[Data segment]:
****************

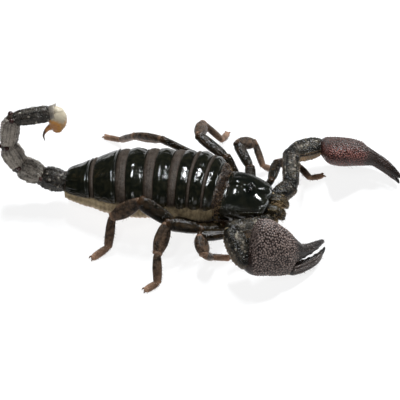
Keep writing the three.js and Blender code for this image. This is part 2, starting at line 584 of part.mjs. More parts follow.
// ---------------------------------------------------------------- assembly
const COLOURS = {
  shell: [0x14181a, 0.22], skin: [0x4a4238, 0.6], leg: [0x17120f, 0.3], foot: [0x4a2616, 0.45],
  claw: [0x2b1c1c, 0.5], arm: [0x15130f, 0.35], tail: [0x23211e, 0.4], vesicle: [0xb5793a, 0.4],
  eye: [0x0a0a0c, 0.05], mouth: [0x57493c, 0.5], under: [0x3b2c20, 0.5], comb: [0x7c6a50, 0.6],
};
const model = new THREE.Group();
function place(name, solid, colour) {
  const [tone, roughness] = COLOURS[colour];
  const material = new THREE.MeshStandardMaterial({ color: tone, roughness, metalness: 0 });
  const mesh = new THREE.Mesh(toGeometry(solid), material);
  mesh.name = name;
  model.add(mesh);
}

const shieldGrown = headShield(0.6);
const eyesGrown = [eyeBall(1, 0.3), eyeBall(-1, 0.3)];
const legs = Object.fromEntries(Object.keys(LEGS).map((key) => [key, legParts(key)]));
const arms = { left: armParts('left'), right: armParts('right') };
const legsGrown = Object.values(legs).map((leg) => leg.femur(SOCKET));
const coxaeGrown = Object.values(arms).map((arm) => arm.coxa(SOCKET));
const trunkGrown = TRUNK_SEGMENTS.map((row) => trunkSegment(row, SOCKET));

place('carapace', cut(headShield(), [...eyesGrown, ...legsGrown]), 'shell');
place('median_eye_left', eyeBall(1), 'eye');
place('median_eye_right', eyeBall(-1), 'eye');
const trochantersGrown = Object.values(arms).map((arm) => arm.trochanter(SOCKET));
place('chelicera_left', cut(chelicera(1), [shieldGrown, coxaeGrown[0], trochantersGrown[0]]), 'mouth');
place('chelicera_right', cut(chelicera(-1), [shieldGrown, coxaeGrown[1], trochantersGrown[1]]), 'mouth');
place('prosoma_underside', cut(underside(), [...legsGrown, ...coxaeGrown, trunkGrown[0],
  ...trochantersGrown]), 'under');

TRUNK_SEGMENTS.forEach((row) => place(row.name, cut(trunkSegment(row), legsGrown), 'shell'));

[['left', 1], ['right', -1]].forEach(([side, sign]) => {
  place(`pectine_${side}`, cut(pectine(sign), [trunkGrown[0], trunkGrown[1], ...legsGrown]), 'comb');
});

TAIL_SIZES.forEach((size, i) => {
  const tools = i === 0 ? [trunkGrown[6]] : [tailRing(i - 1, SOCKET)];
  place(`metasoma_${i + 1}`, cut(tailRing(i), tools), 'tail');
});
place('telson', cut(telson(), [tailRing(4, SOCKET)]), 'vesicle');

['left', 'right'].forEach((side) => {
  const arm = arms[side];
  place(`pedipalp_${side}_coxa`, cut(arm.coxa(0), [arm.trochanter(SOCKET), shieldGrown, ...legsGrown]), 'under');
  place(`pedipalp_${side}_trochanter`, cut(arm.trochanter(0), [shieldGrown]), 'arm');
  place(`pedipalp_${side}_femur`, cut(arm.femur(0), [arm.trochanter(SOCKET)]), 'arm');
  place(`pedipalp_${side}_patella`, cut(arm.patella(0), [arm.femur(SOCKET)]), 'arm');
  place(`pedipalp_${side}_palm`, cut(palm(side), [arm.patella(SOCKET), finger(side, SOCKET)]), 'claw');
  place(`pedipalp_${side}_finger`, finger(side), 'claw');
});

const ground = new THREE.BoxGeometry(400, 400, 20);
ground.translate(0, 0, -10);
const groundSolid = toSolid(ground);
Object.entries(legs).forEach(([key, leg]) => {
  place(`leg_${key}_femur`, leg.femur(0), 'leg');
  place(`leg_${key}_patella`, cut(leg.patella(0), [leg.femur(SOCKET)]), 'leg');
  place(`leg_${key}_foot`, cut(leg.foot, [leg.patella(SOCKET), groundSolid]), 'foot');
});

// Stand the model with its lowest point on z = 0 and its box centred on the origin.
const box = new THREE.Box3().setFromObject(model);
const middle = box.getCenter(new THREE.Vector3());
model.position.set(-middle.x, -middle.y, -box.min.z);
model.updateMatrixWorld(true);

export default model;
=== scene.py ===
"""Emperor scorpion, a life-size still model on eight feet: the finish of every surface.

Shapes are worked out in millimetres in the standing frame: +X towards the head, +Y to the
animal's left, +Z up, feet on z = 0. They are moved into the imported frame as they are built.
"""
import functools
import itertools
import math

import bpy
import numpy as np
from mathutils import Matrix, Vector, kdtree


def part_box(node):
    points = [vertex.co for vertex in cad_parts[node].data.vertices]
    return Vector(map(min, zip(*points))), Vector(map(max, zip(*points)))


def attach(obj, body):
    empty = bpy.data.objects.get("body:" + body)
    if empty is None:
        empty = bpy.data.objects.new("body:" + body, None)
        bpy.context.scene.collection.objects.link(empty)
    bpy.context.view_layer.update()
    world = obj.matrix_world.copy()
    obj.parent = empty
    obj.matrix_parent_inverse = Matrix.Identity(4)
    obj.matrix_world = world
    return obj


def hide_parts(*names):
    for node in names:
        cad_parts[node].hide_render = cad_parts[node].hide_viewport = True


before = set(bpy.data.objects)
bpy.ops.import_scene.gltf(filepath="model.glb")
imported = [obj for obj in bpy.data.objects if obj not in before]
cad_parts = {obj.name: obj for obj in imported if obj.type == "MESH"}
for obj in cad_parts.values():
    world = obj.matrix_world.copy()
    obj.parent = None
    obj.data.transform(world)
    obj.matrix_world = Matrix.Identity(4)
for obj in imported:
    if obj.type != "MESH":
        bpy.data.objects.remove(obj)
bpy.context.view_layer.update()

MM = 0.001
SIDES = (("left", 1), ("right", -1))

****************

[Prompt]:
In the material above, locate the line containing "on the origin." and the line containing "obj.parent = None". Transcribe exactly those two lines and every line between them, and nothing more.

[Output of the exercise]:
// Stand the model with its lowest point on z = 0 and its box centred on the origin.
const box = new THREE.Box3().setFromObject(model);
const middle = box.getCenter(new THREE.Vector3());
model.position.set(-middle.x, -middle.y, -box.min.z);
model.updateMatrixWorld(true);

export default model;
=== scene.py ===
"""Emperor scorpion, a life-size still model on eight feet: the finish of every surface.

Shapes are worked out in millimetres in the standing frame: +X towards the head, +Y to the
animal's left, +Z up, feet on z = 0. They are moved into the imported frame as they are built.
"""
import functools
import itertools
import math

import bpy
import numpy as np
from mathutils import Matrix, Vector, kdtree


def part_box(node):
    points = [vertex.co for vertex in cad_parts[node].data.vertices]
    return Vector(map(min, zip(*points))), Vector(map(max, zip(*points)))


def attach(obj, body):
    empty = bpy.data.objects.get("body:" + body)
    if empty is None:
        empty = bpy.data.objects.new("body:" + body, None)
        bpy.context.scene.collection.objects.link(empty)
    bpy.context.view_layer.update()
    world = obj.matrix_world.copy()
    obj.parent = empty
    obj.matrix_parent_inverse = Matrix.Identity(4)
    obj.matrix_world = world
    return obj


def hide_parts(*names):
    for node in names:
        cad_parts[node].hide_render = cad_parts[node].hide_viewport = True


before = set(bpy.data.objects)
bpy.ops.import_scene.gltf(filepath="model.glb")
imported = [obj for obj in bpy.data.objects if obj not in before]
cad_parts = {obj.name: obj for obj in imported if obj.type == "MESH"}
for obj in cad_parts.values():
    world = obj.matrix_world.copy()
    obj.parent = None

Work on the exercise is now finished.